U.S. border guards found the marijuana on Sunday in two motor homes crossing the border at Sumas, Wash. Ranger Oppenheim, who is in his 30s, was driving one of the vehicles, which were carrying nine people.

Mr. Oppenheim said he knew marijuana was in the motor home, according to the formal complaint filed in U.S. District Court in Seattle.

When questioned by a special agent from the U.S. Immigration and Customs Enforcement Agency, he said the group of seven adult natives and two children was going to a peyote ceremony at the Lummi Indian Reservation, about 30 kilometres south of the border.

Mr. Oppenheim told the U.S. agent that all of the marijuana was for use at a ceremony where peyote is used for religious purposes, the document states.

All seven adults were charged with importing marijuana, and could face more than 10 years in prison if convicted.

Emily Langlie, a spokeswoman for the U.S. Attorney's office, said prosecutors in Seattle did not recall a previous case at the border in which people accused of smuggling asserted marijuana was for a peyote ceremony.

"I'm not sure we have ever seen one where someone is bringing it in for ceremonial or religious use," she said in a telephone interview.

Mr.

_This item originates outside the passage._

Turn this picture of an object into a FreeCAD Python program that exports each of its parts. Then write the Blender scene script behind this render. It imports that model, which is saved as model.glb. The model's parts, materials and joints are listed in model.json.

Oppenheim lives on the Shacken Indian reserve, an isolated community of 25 homes about 130 kilometres southwest of Kamloops. He is a well-respected drummer and dancer who has performed at events in British Columbia and across the United States, a neighbour and a family member said yesterday in interviews.

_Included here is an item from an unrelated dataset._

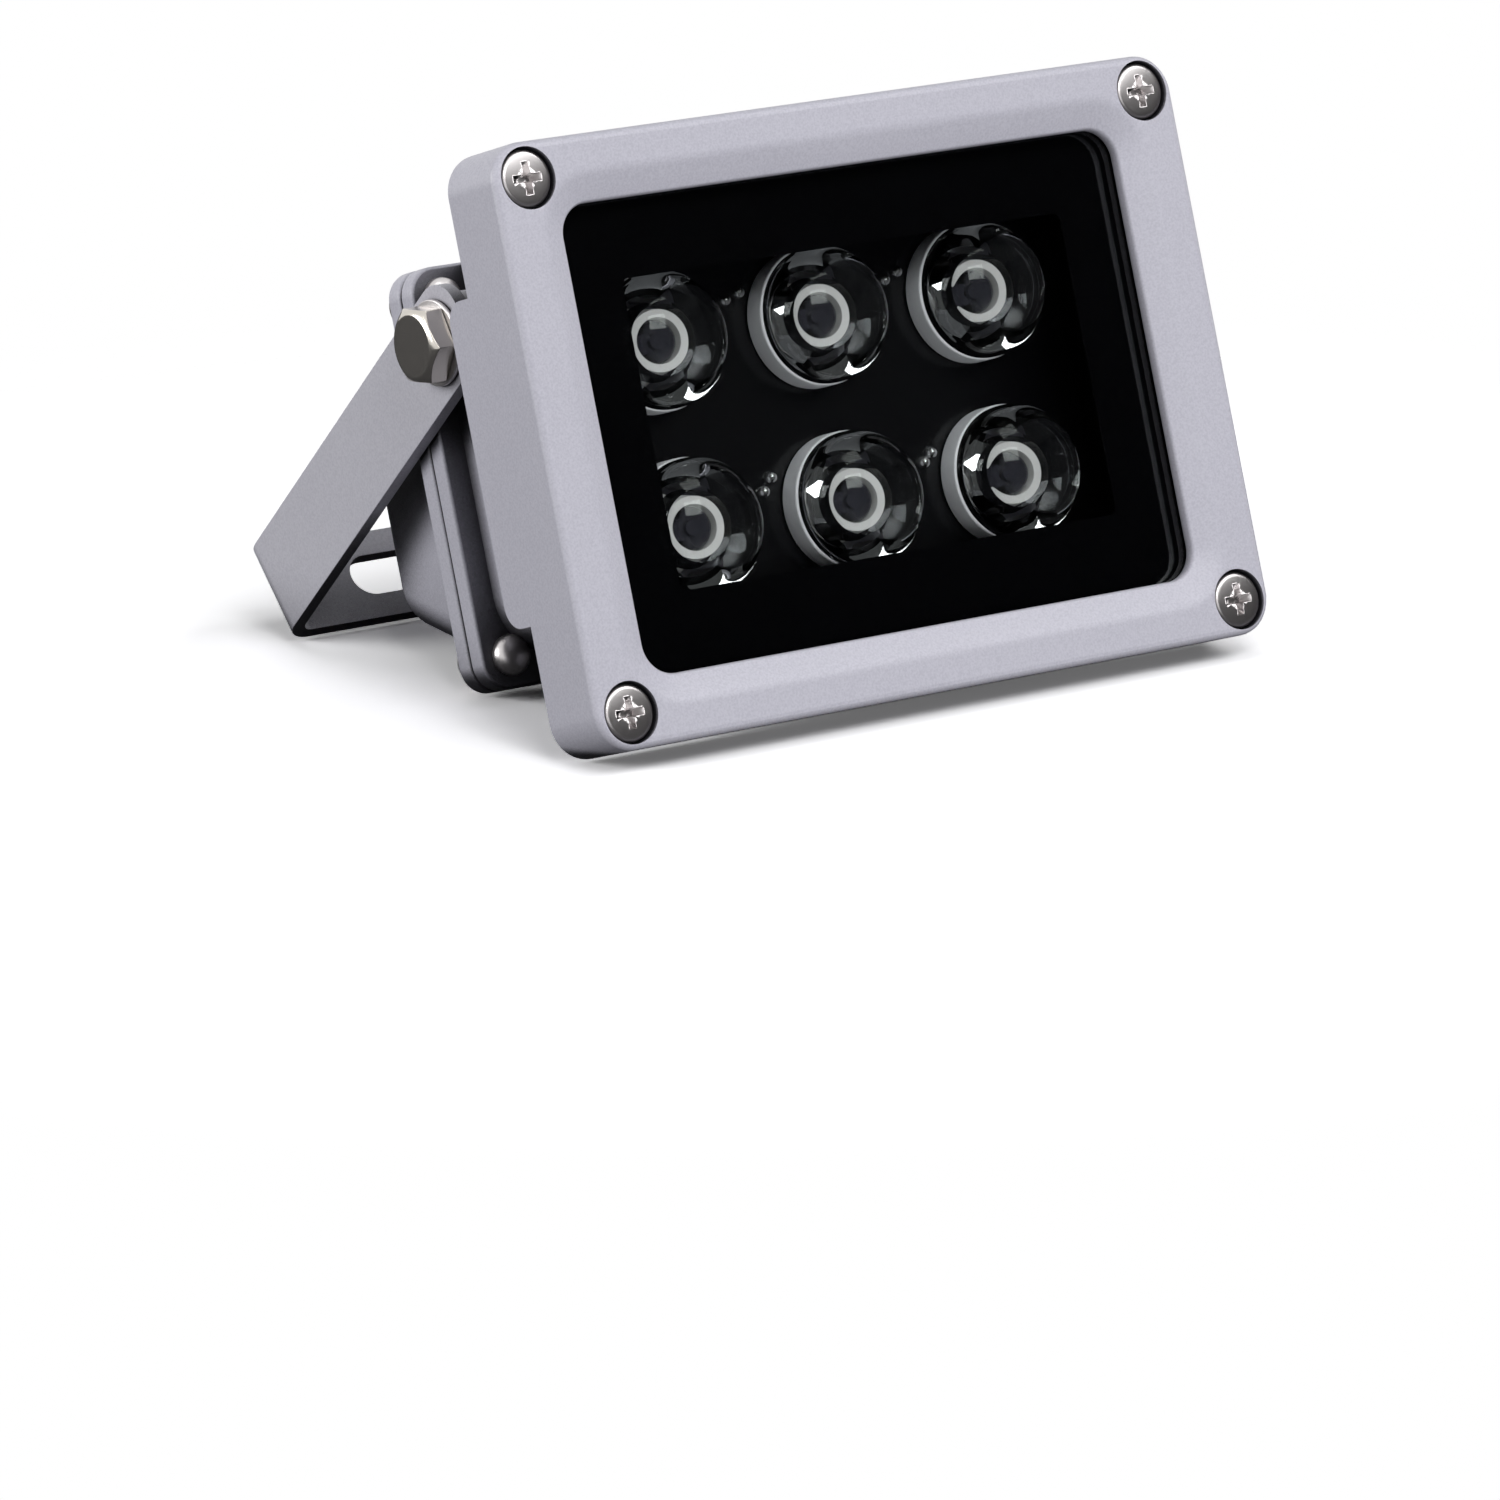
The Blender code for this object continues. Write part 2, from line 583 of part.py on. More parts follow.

Jimmy Toodlican, who lives next door to Mr. Oppenheim, said Mr. Oppenheim goes to "powwows" to participate in competitions of traditional dancing and drumming. "He learned it from the elders. He used to run drumming groups," Mr. Toodlican said. "He goes wherever there is a powwow."

Mr. Oppenheim also makes traditional regalia for dancers and drummers, with eagle feathers and porcupine quills, he added.

"He's pretty well known, both north and south."

Mr. Oppenheim's cousin, Joan Seymour, said he has travelled to Arizona and New Mexico and to the eastern United States to perform as a traditional dancer. He stopped dancing after his father died a few years ago and did more drumming, she said, but has recently started dancing again.

Despite Mr. Oppenheim's comments to the border guards, a spokesman for the Lummi Nation said that the Lummi Indian Reservation does not welcome illegal drugs in its territory and that the Native American Church does not use marijuana in its peyote ceremonies.

"We have a community mobilization against drugs and alcohol," spokesman Jewell James said yesterday in a telephone interview.

"Our community and our leadership is committed to eliminating trafficking of narcotics and drugs into our community. This is an insult to the Lummi Nation. It's a disgrace to native American traditionalists and a disgrace to the Native American Church."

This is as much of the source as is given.